Danwei has an interview with Sidney Rittenberg, the first American citizen to join the Chinese Communist Party. Rittenberg lived in China from 1944 to 1975, and spent the time alternating between serving as an adviser to China’s leaders and serving time in prison. Reflecting on his active participation in the Cultural Revolution:
I only got to take part in the first (and worst) 14 months of the Cultural Revolution, but I saw it as a great democratic uprising which was creating a new, lively, democratic form of Socialism. People elected their own leaders, formed their own political organizations, published their own opinions – it seemed like a marvelous new world, while it lasted. I was thrilled to be a part of it, and didn’t realize that it was conceived as a stage in the establishment of a “total dictatorship of the proletariat,” in Mao’s words. I thought he was the great liberator, who was really introducing a vibrant democratic society.

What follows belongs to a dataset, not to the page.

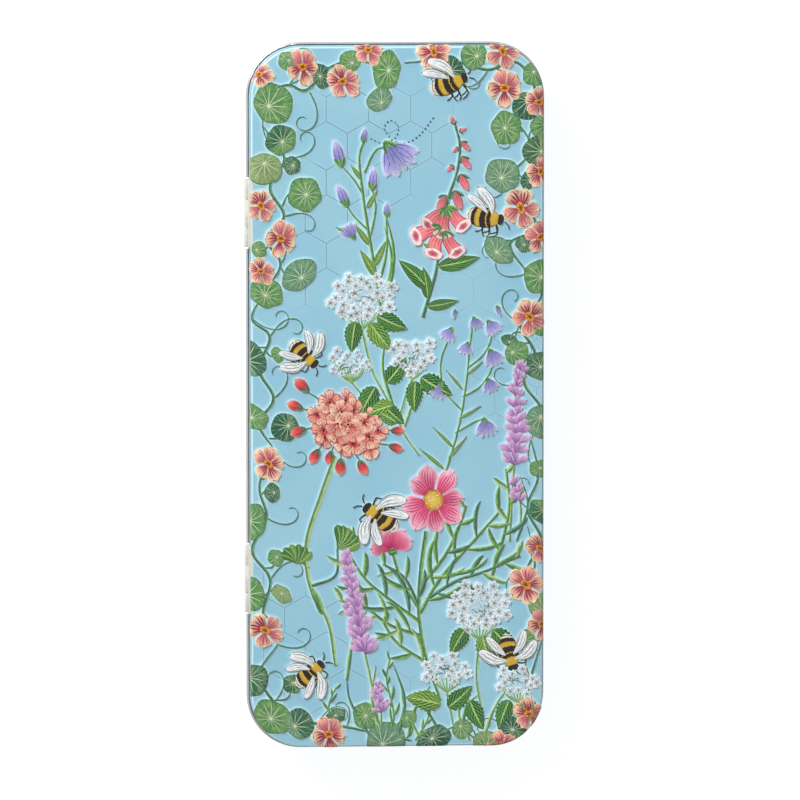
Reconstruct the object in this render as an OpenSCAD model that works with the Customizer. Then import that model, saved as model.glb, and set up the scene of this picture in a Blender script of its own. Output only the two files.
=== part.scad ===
// Hinged tinplate pencil case: a pressed base pan, a pressed lid that slips over it,
// and two small strap hinges along one long side.
// X is the short axis, Y the long axis, Z up. The tin stands on its base at z = 0,
// the hinges are on the -X side, and the origin is the centre of the base's underside.

/* [Case] */
// Overall length, over the lid's rolled edge
case_length = 195; // [150:1:260]
// Overall width, over the lid's rolled edge, without the hinges
case_width = 82.4; // [60:0.1:120]
// Height of the closed case
case_height = 20; // [16:0.5:40]
// Radius of the plan corners, over the lid's rolled edge
corner_radius = 15; // [9:0.5:25]
// Thickness of the tinplate
sheet_t = 0.3; // [0.2:0.01:0.4]

/* [Lid] */
// Depth of the lid, from its top to the underside of its rolled edge
lid_depth = 8; // [6:0.5:9]
// Outside radius of the lid's rolled edge
curl_r = 0.6; // [0.45:0.01:0.75]
// Outside radius of the bend between the lid's top and its skirt
shoulder_r = 0.7; // [0.5:0.05:1.5]
// Clearance between the skirt and the base's wall
lid_clearance = 0.5; // [0.42:0.01:0.8]
// Gap between the lid's top and the base's hem when shut
lid_seat_gap = 0.1; // [0.05:0.01:0.3]

/* [Base] */
// Outside radius of the bend between the base's floor and wall
floor_bend_r = 1.5; // [0.6:0.1:3]
// Outside radius of the hem rolled inwards along the base's top edge
hem_r = 0.5; // [0.42:0.01:0.8]

/* [Hinges] */
// Length of each hinge
hinge_length = 18.8; // [12:0.1:30]
// Distance between the middles of the two hinges
hinge_spacing = 101; // [50:1:120]
// Thickness of the hinge leaves
leaf_t = 0.4; // [0.3:0.01:0.5]
// Radius of the hinge pins
pin_r = 0.4; // [0.3:0.01:0.5]
// Radial running clearance of the pin in the lid leaf's knuckle
pin_clearance = 0.05; // [0.02:0.01:0.08]
// Share of the hinge's length taken by the lid leaf's knuckle
lid_knuckle_share = 0.4; // [0.25:0.05:0.5]
// Gap between neighbouring knuckles
knuckle_gap = 0.15; // [0.1:0.01:0.3]
// Clearance between the knuckles and the base's wall
knuckle_clearance = 0.4; // [0.3:0.01:0.6]
// Margin between a knuckle and the notch in the lid's edge
notch_margin = 0.4; // [0.3:0.05:0.6]
// Distance from the lid's top down to the lid leaf's top edge
lid_leaf_drop = 0.8; // [0.8:0.1:2]
// Height of the base leaf's flat part on the wall
base_leaf_height = 5; // [3:0.1:6]
// Radius of the leaves' free corners
leaf_corner_r = 0.8; // [0.3:0.1:1.2]

/* [Hidden] */
$fn = 96;
small = 0.01;

// The lid's plan sizes, on the outer face of its skirt
curl_reach = 2 * curl_r - sheet_t;
skirt_x = case_width - 2 * curl_reach;
skirt_y = case_length - 2 * curl_reach;
skirt_corner_r = corner_radius - curl_reach;
curl_z = case_height - lid_depth + curl_r;

// The base's plan sizes, on the outer face of its wall
wall_inset = sheet_t + lid_clearance;
base_x = skirt_x - 2 * wall_inset;
base_y = skirt_y - 2 * wall_inset;
base_corner_r = skirt_corner_r - wall_inset;
base_height = case_height - sheet_t - lid_seat_gap;

// The hinge sections are drawn in (u, z), where u is the distance out from the skirt
knuckle_r = pin_r + pin_clearance + leaf_t;
axis_u = knuckle_r + knuckle_clearance - wall_inset;
axis_z = curl_z;
notch_top_z = axis_z + knuckle_r + notch_margin;
notch_length = hinge_length + 2 * notch_margin;
lid_leaf_top_z = case_height - lid_leaf_drop;
lid_knuckle_length = hinge_length * lid_knuckle_share;
base_knuckle_length = (hinge_length - lid_knuckle_length) / 2 - knuckle_gap;
base_knuckle_y = (hinge_length - base_knuckle_length) / 2;
joggle_z = axis_z - knuckle_r - notch_margin;
joggle_drop = 0.6;
base_leaf_top_z = joggle_z - joggle_drop;

tin_blue = "#97cadd";
enamel_cream = "#e6e8de";
pin_steel = "#c9ccca";

// A rectangle with round corners, centred on the origin
module rounded_rectangle(x, y, r) {
  square([x - 2 * r, y], center = true);
  square([x, y - 2 * r], center = true);
  for (sx = [-1, 1], sy = [-1, 1])
    translate([sx * (x / 2 - r), sy * (y / 2 - r)])
      circle(r = r);
}

// A flat sheet with round corners, from z upwards
module panel(x, y, r, z) {
  translate([0, 0, z])
    linear_extrude(height = sheet_t)
      rounded_rectangle(x, y, r);
}

// Carries a (u, z) section round a rounded rectangle, where u = 0 lies on the outline
module sweep_round(x, y, r) {
  for (turn = [0, 180])
    rotate([0, 0, turn]) {
      translate([x / 2, 0, 0])
        rotate([90, 0, 0])
          linear_extrude(height = y - 2 * r, center = true)
            children();
      translate([0, y / 2, 0])
        rotate([90, 0, 90])
          linear_extrude(height = x - 2 * r, center = true)
            children();
    }
  for (corner = [[1, 1, 0], [-1, 1, 90], [-1, -1, 180], [1, -1, 270]])
    translate([corner[0] * (x / 2 - r), corner[1] * (y / 2 - r), 0])
      rotate([0, 0, corner[2]])
        rotate_extrude(angle = 90)
          translate([r, 0])
            children();
}

// A quarter of a sheet bend of outside radius r about a centre; quadrant is [+-1, +-1]
module bend(centre, r, quadrant) {
  translate(centre)
    intersection() {
      difference() {
        circle(r = r);
        circle(r = r - sheet_t);
      }
      scale([quadrant[0], quadrant[1]])
        square(r);
    }
}

// Section of the base's wall: floor bend, straight wall, and a hem rolled inwards
module base_section() {
  hem_centre = [-hem_r, base_height - hem_r];
  bend([-floor_bend_r, floor_bend_r], floor_bend_r, [1, -1]);
  translate([-sheet_t, floor_bend_r])
    square([sheet_t, hem_centre[1] - floor_bend_r]);
  for (quadrant = [[1, 1], [-1, 1], [-1, -1]])
    bend(hem_centre, hem_r, quadrant);
}

// Section of the lid's skirt: shoulder bend, straight skirt, and a curl rolled outwards
module lid_section() {
  curl_centre = [curl_r - sheet_t, curl_z];
  bend([-shoulder_r, case_height - shoulder_r], shoulder_r, [1, 1]);
  translate([-sheet_t, curl_z])
    square([sheet_t, case_height - shoulder_r - curl_z]);
  for (quadrant = [[-1, -1], [1, -1], [1, 1]])
    bend(curl_centre, curl_r, quadrant);
}

module base_pan() {
  color(tin_blue) {
    sweep_round(base_x, base_y, base_corner_r)
      base_section();
    panel(
      base_x - 2 * floor_bend_r,
      base_y - 2 * floor_bend_r,
      base_corner_r - floor_bend_r,
      0
    );
  }
}

module lid_shell() {
  color(tin_blue)
    difference() {
      union() {
        sweep_round(skirt_x, skirt_y, skirt_corner_r)
          lid_section();
        panel(
          skirt_x - 2 * shoulder_r,
          skirt_y - 2 * shoulder_r,
          skirt_corner_r - shoulder_r,
          case_height - sheet_t
        );
      }
      for (side = [-1, 1])
        hinge_notch(side);
    }
}

// Clears the curl and the foot of the skirt round one hinge
module hinge_notch(side) {
  low_z = curl_z - curl_r - small;
  on_hinge_side(side * hinge_spacing / 2, notch_length)
    translate([-sheet_t - small, low_z])
      square([curl_reach + sheet_t + 2 * small, notch_top_z - low_z]);
}

// Runs a (u, z) section along Y on the hinge side, centred on y
module on_hinge_side(y, length) {
  translate([-skirt_x / 2, y, 0])
    rotate([90, 0, 0])
      linear_extrude(height = length, center = true)
        mirror([1, 0])
          children();
}

// A leaf's flat plate from low_z to high_z with its inner face at u, its free edge's
// corners rounded; free is 1 if that edge is the top one and -1 if it is the bottom one
module leaf_plate(y, low_z, high_z, u, free) {
  middle_z = (low_z + high_z) / 2;
  reach_z = (high_z - low_z) / 2;
  translate([-skirt_x / 2 - u - leaf_t, y, middle_z])
    rotate([90, 0, 90])
      linear_extrude(height = leaf_t) {
        rounded_rectangle(hinge_length, 2 * reach_z, leaf_corner_r);
        translate([-hinge_length / 2, free > 0 ? -reach_z : 0])
          square([hinge_length, reach_z]);
      }
}

// A knuckle and what joins it, with its bore; children are the (u, z) section of the strap
module knuckle(y, length, bore_r) {
  difference() {
    on_hinge_side(y, length) {
      translate([axis_u, axis_z])
        circle(r = knuckle_r);
      children();
    }
    hinge_rod(y, length + 1, bore_r);
  }
}

module hinge_rod(y, length, r) {
  translate([-skirt_x / 2 - axis_u, y, axis_z])
    rotate([90, 0, 0])
      cylinder(h = length, r = r, center = true);
}

// The leaf on the skirt: a flat plate with one strap down to the middle knuckle
module hinge_lid_leaf(side) {
  y = side * hinge_spacing / 2;
  color(enamel_cream) {
    leaf_plate(y, notch_top_z, lid_leaf_top_z, 0, 1);
    knuckle(y, lid_knuckle_length, pin_r + pin_clearance)
      translate([0, axis_z + pin_r + pin_clearance])
        square([leaf_t, notch_top_z - axis_z - pin_r - pin_clearance]);
  }
}

// The leaf on the base's wall: a flat plate with joggled straps up to the outer knuckles
module hinge_base_leaf(side) {
  y = side * hinge_spacing / 2;
  wall_u = -wall_inset;
  strap_u = axis_u - knuckle_r;
  color(enamel_cream) {
    leaf_plate(y, base_leaf_top_z - base_leaf_height, base_leaf_top_z, wall_u, -1);
    for (end = [-1, 1])
      knuckle(y + end * base_knuckle_y, base_knuckle_length, pin_r)
        polygon([
          [wall_u, base_leaf_top_z],
          [wall_u + leaf_t, base_leaf_top_z],
          [strap_u + leaf_t, joggle_z],
          [strap_u + leaf_t, axis_z],
          [strap_u, axis_z],
          [strap_u, joggle_z + leaf_t / 2],
          [wall_u, base_leaf_top_z + leaf_t / 2]
        ]);
  }
}

module hinge_pin(side) {
  color(pin_steel)
    hinge_rod(side * hinge_spacing / 2, hinge_length, pin_r);
}

base_pan();
lid_shell();
hinge_lid_leaf(1);  // upper_hinge_lid_leaf
hinge_base_leaf(1);  // upper_hinge_base_leaf
hinge_pin(1);  // upper_hinge_pin
hinge_lid_leaf(-1);  // lower_hinge_lid_leaf
hinge_base_leaf(-1);  // lower_hinge_base_leaf
hinge_pin(-1);  // lower_hinge_pin
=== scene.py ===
import math
import random

import bpy
import numpy as np
from mathutils import Matrix, Vector
from mathutils.bvhtree import BVHTree


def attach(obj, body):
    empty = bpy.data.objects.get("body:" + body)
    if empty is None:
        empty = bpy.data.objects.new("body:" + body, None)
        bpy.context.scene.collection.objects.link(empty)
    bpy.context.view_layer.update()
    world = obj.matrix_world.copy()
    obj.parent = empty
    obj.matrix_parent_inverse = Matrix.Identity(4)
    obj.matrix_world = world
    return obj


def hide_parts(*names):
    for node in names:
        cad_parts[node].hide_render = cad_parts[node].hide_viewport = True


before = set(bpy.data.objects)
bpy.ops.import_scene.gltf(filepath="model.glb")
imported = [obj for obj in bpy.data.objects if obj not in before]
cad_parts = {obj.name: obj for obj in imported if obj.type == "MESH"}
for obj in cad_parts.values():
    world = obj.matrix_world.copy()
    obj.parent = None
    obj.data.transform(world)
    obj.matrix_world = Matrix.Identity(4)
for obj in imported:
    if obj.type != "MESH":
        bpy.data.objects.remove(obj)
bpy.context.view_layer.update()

# Lengths below are in millimetres and become metres when a piece is finished
MM = 0.001
TOP = 20.0
SHEET = 0.3
# The lid's flat top, out to where the shoulder starts to bend: half sizes and corner radius
FLAT_X = 39.6
FLAT_Y = 95.9
FLAT_R = 13.4
SHOULDER_R = 0.7
# The lid's rolled edge starts below this height
EDGE_TOP = 13.3
# The base's wall stands this far inside the lid's skirt, and this bend joins it to the floor
WALL_INSET = 0.8
FLOOR_BEND_R = 1.5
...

It’s a good reminder that economic and political motivations don’t always pull in the same direction. There are a lot of people today, particularly in the West, who refer to China’s government as “Communist” as if that were a synonym for authoritarian. There are also plenty of people in China whose main problem with the government is that it isn’t Communist enough, with its anti-democratic features a secondary complaint (or not a complaint at all). It’s interesting to see the tension between democratic and communist values at play in Rittenberg’s account—and the idea that democratic governance was a motivating force behind at least some of the players in the Cultural Revolution is new to me.